What the task asks >>
Copy out precisely the lines beginning at the line that contains "rivets = [rivet" and ending at the line that contains "in imported if", including both.

Given information >>
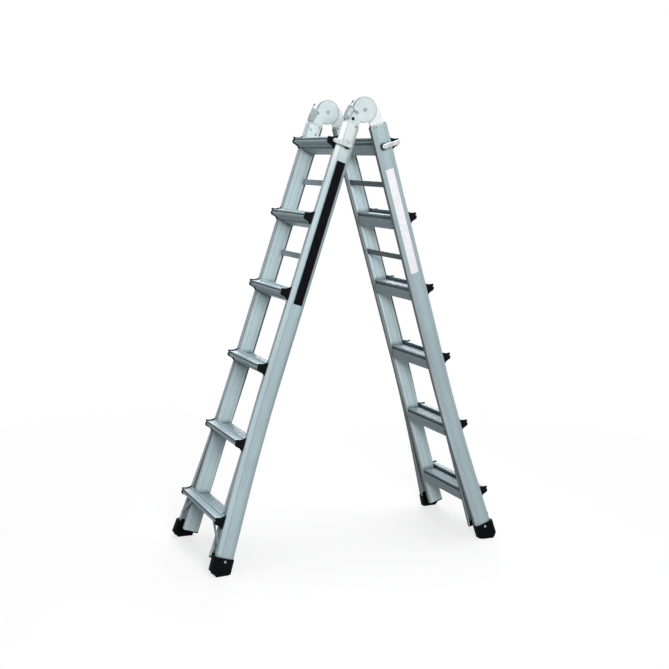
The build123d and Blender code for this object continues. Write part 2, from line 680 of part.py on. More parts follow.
def make_lock():
    """Lock pin with its J-shaped lever, drawn out of the inner rail."""
    tip = INNER_FACE + INNER_WALL + LOCK_CLEAR
    arm = HALF_WIDTH + GUIDE_HEIGHT + LOCK_TRAVEL + LOCK_CLEAR
    start = LOCK_OUT - LEVER_WIDTH / 2 - 3
    with BuildPart() as lock:
        with BuildSketch(side_plane(arm + LEVER_THICKNESS)):
            with Locations(((start + LEVER_REACH) / 2, -LOCK_DROP + LEVER_LIFT)):
                SlotOverall(LEVER_REACH - start, LEVER_WIDTH)
        extrude(amount=LEVER_THICKNESS)
        chamfer(lock.faces().sort_by(Axis.Y)[-1].edges(), 1.4)
        with BuildSketch(side_plane(arm + 1)):
            with Locations((LEVER_REACH - 4.6, -LOCK_DROP + LEVER_LIFT)):
                RectangleRounded(5.0, LEVER_WIDTH - 5, 2.0)
        extrude(amount=LEVER_HOOK + 1)
        with BuildSketch(side_plane(arm + 1)):
            with Locations((LOCK_OUT, -LOCK_DROP)):
                Circle(LOCK_PIN)
        extrude(amount=arm + 1 - tip)
        chamfer(lock.faces().sort_by(Axis.Y)[0].edges(), 1.0)
    return lock


# ---------------------------------------------------------------- assembly
FRONT = Plane(origin=(0, 0, HINGE_HEIGHT), x_dir=(-cos(LEAN), 0, sin(LEAN)),
              z_dir=(sin(LEAN), 0, cos(LEAN)))
REAR = Plane(origin=(0, 0, HINGE_HEIGHT), x_dir=(cos(LEAN), 0, sin(LEAN)),
             z_dir=(-sin(LEAN), 0, cos(LEAN)))


def save(name, half, shapes):
    """Place the shapes of one node in their half and write its file."""
    with BuildPart() as node:
        for shape in shapes:
            add(shape.moved(half.location))
    node.part.label = name
    export_step(node.part, f"parts/{name}.step")


def both(shape):
    """A piece of the +y side and its mirror image on the -y side."""
    return [shape, mirror(shape, about=Plane.XZ)]


def save_pair(name, half, shape, sides):
    for side, piece in zip(sides, both(shape)):
        save(f"{name}_{side}", half, [piece])


os.makedirs("parts", exist_ok=True)
outer_rail = make_outer_rail().part
inner_rail = make_inner_rail().part
foot = make_foot().part
lock = make_lock().part

for half_name, half, sides in (("front", FRONT, ("right", "left")), ("rear", REAR, ("left", "right"))):
    save_pair(f"{half_name}_inner_rail", half, inner_rail, sides)
    save_pair(f"{half_name}_outer_rail", half, outer_rail, sides)
    save_pair(f"{half_name}_rail_lock", half, lock, sides)
    save(f"{half_name}_feet", half, both(foot))
    save(f"{half_name}_inner_end_caps", half, both(make_inner_end_cap().part))
    save(f"{half_name}_lock_guides", half, both(make_lock_guide().part))
    save(f"{half_name}_foot_rivets", half, both(make_foot_rivet().part))
    save(f"{half_name}_braces", half, both(make_brace().part))
    save(f"{half_name}_spacer_bars", half, [make_spacer_bar(index).part for index in range(BAR_COUNT)])
    caps = [cap for index in range(RUNG_COUNT) for cap in both(make_rung_cap(index).part)]
    save(f"{half_name}_rung_caps", half, caps)
    for index in range(RUNG_COUNT):
        save(f"{half_name}_inner_rung_{index + 1}", half, [make_inner_rung(index).part])
        save(f"{half_name}_outer_rung_{index + 1}", half, [make_outer_rung(index).part])

rivets = [rivet for pin in make_tang_rivets() for rivet in both(pin.part)]
save("rear_bracket_rivets", REAR, rivets)
fixed_pins = both(make_pivot_pin().part) + both(make_stop_rivet().part)
save("front_bracket_rivets", FRONT, rivets + fixed_pins)
save("hinge_axles", FRONT, both(make_axle().part))
save_pair("front_hinge_bracket", FRONT, make_front_bracket().part, ("right", "left"))
save_pair("rear_hinge_bracket", REAR, make_rear_bracket().part, ("left", "right"))
save_pair("release_handle", FRONT, make_handle().part, ("right", "left"))

print("hinge height", round(HINGE_HEIGHT, 3), "lean", HALF_ANGLE)
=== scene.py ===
"""Looks for the telescoping multi-position ladder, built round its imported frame."""
import json
from math import cos, pi, radians, sin

import bmesh
import bpy
from mathutils import Matrix, Vector


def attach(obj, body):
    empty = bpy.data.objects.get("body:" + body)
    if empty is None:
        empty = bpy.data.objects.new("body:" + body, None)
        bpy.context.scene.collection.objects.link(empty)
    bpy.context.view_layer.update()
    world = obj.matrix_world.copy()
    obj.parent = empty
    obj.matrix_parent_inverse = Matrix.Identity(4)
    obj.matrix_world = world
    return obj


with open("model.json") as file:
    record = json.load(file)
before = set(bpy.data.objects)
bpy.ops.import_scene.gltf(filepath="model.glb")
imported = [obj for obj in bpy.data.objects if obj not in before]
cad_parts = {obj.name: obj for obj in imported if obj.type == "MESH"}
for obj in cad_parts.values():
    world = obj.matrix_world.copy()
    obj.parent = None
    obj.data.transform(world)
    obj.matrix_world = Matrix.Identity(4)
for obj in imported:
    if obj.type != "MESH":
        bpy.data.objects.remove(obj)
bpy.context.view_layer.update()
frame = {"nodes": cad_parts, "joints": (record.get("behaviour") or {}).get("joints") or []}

# Sizes shared with the frame (metres, radians)
LEAN = radians(17.5)
HALF_WIDTH = 0.1735          # the outer rails' webs, from the ladder's middle
HINGE_HEIGHT = frame["joints"][0]["pos_m"][2]

INNER_IN = 0.006             # inner rails: inward and outward edges
INNER_OUT = 0.066
INNER_FACE = 0.1455          # the inner rails' webs, from the ladder's middle
RAIL_TOP = 0.0625            # down the rail from the hinge axis
COVER_BOTTOM = 0.117
COVER_MARGIN = 0.0055        # a cover plate's edges, in from the inner rail's
DISC_RADIUS = 0.0455
BRACKET_FACE = 0.1645        # the front bracket's outer face, from the ladder's middle
PLUG_PLACE = (0.035, -0.046)
PLUG_SIZE = (0.0112, 0.0106)
TAB_FOOT = (0.0608, -0.005)  # middle of the release handle's tab: its foot and its tip
TAB_TIP = (0.0562, 0.013)
TAB_MIDDLE = 0.16711         # and across, from the ladder's middle
TIP_SIZE = (0.0034, 0.00496)
CHEEK_FACE = 0.1664          # the release handle's outer cheek, from the ladder's middle
PANEL_MIDDLE = (0.0548, -0.027)
PANEL_SIZE = (0.0125, 0.029)
PANEL_TILT = radians(-6)
FRONT_FILM = (0.0158, 0.050, 0.205, 0.734)   # inward, outward, upper and lower edges
REAR_FILM = (0.0165, 0.049, 0.228, 0.625)

# Camera
CAMERA_PLACE = (-1.7798, -3.7505, HINGE_HEIGHT - 0.1852)
CAMERA_YAW = 0.438
CAMERA_PITCH = -0.155
CAMERA_ROLL = 0.023
CAMERA_LENS = 59.49

# Light: a lamp's name, place, aim, size and power in watts
WORLD_STRENGTH = 0.10
LAMPS = (("key", (-1.2, -4.4, 2.3), (0, 0, 0.85), (1.6, 1.2), 165),
         ("back", (1.6, 3.8, 2.4), (0, 0, 0.9), (2.0, 2.0), 70),
         ("top", (0.3, 0.3, 4.1), (0, 0, 0.8), (2.2, 2.2), 140),
         ("high", (-0.5, -1.9, 2.5), (0, 0, 1.5), (1.4, 1.4), 8))

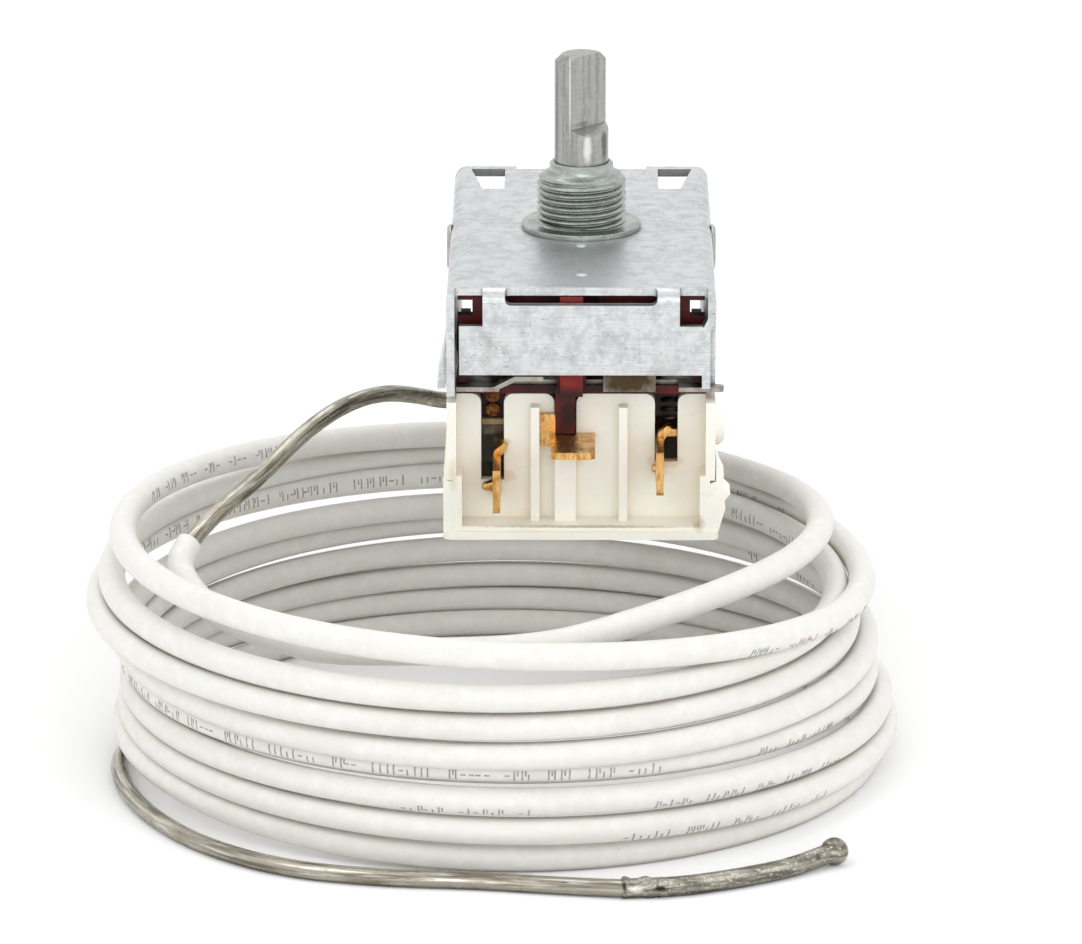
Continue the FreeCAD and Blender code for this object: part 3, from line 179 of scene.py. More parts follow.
# Rolled and folded steel under bright zinc plating: large pale and grey crystals, a satin gleam, faint rolling
# and handling scratches, and grey in the folds and corners, painted as dirt and shade. The scratches, finer
# than a pixel, are drawn coarser.
ZINC_SHEET = Finish(
    "zinc_plated_sheet", "#d5d7d7", 0.34, 1.0,
    layers=(
        Layer((1.7, 1.7, 1.7), "#b4babd", 0.42, 0.62, 0.7, 0.06),
        Layer((0.55, 0.55, 0.55), "#dfe3e4", 0.50, 0.64, 0.55, -0.04),
        Layer((5.0, 0.16, 0.16), "#a9adb0", 0.48, 0.70, 0.45, 0.07, 0.003),
        Layer((0.16, 6.0, 3.0), "#b4b7b9", 0.54, 0.74, 0.25, 0.05, 0.002),
        Layer((4.0, 4.0, 4.0), "#9d9b97", 0.60, 0.74, 0.30, 0.08),
        Layer((0.5, 0.22, 0.22), "#6f6e69", 0.65, 0.72, 0.6, 0.1),
    ),
    crevice="#4c4945", crevice_reach=0.7, crevice_amount=0.75,
    bevel=0.13,
)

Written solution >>
rivets = [rivet for pin in make_tang_rivets() for rivet in both(pin.part)]
save("rear_bracket_rivets", REAR, rivets)
fixed_pins = both(make_pivot_pin().part) + both(make_stop_rivet().part)
save("front_bracket_rivets", FRONT, rivets + fixed_pins)
save("hinge_axles", FRONT, both(make_axle().part))
save_pair("front_hinge_bracket", FRONT, make_front_bracket().part, ("right", "left"))
save_pair("rear_hinge_bracket", REAR, make_rear_bracket().part, ("left", "right"))
save_pair("release_handle", FRONT, make_handle().part, ("right", "left"))

print("hinge height", round(HINGE_HEIGHT, 3), "lean", HALF_ANGLE)
=== scene.py ===
"""Looks for the telescoping multi-position ladder, built round its imported frame."""
import json
from math import cos, pi, radians, sin

import bmesh
import bpy
from mathutils import Matrix, Vector


def attach(obj, body):
    empty = bpy.data.objects.get("body:" + body)
    if empty is None:
        empty = bpy.data.objects.new("body:" + body, None)
        bpy.context.scene.collection.objects.link(empty)
    bpy.context.view_layer.update()
    world = obj.matrix_world.copy()
    obj.parent = empty
    obj.matrix_parent_inverse = Matrix.Identity(4)
    obj.matrix_world = world
    return obj


with open("model.json") as file:
    record = json.load(file)
before = set(bpy.data.objects)
bpy.ops.import_scene.gltf(filepath="model.glb")
imported = [obj for obj in bpy.data.objects if obj not in before]
cad_parts = {obj.name: obj for obj in imported if obj.type == "MESH"}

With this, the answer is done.